Теперь мы понимаем, что означали в 1965 году строки из «большого стихотворения» «Пришла зима…»:
Снег, снег летит. Вокруг бело, светло.
Одна звезда горит над спящей пашней.
И в конце восьмидесятых годов все осталось: магическая стихия снега – «пустыня внемлет Богу», «некий свет» – нимб младенца Христа, «подобно звезде», горит и указывает путь – «покуда земля существует; везде».
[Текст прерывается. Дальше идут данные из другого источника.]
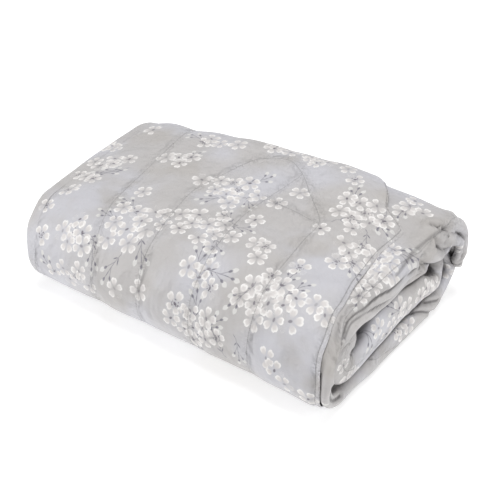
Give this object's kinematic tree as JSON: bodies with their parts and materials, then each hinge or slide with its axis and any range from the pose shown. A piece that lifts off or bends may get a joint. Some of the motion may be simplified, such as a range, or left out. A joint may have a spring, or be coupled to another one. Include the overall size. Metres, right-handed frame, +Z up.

В 1989 году Бродский пишет «Облака» – сложный вариант лермонтовских «Туч» и особенно монолога Демона:
Средь полей необозримых
В небе ходят без следа
Облаков неуловимых
Волокнистые стада, —
с прямым указанием:
ваши стада
движутся без
шума.
Необходимая человеческому духу утопия – место отдохновения после тысячелетних бурь и мук истории – принимает новые очертания. Просто теперь мы встречаемся с новым уровнем мужества перед лицом жизни – «мужества быть»:
Человеку всюду
мнится та перспектива, в которой он
пропадает из виду. И если он слышит звон,
то звонят по нему: пьют, бьют и сдают посуду.
Поэтому лучше бесстрашие!
Таким образом, в «Примечаниях папоротника» 1989 года Бродский отсылает нас, цитируя знаменитую формулу Джона Донна – «Не спрашивай, по ком звонит колокол…», – к «Большой элегии», с которой когда-то началась эпопея – поиски «блаженной страны».
Все идет своим чередом.
Поэт меняется, оставаясь прежним. И неизменным остается гипнотическое воздействие на наше смятенное сознание поэзии, обращенной и к Богу, и к человеку, объединяющей небо и бездны земли:
…раскрой закром, откуда льются звезды.
Раскрой врата – и слышен зимний скрип,
и рваных туч бегут поспешно стаи.
Позволь узреть Весы, Стрельца и Рыб,
Стрельца и Рыб… и Рыб… Хоть реки стали.
Врата скрипят, и смотрит звездный мир
на точки изб, что спят в убранстве снежном,
и чуть дрожит, хоть месяц дым затмил,
свой негатив узрев в пространстве смежном.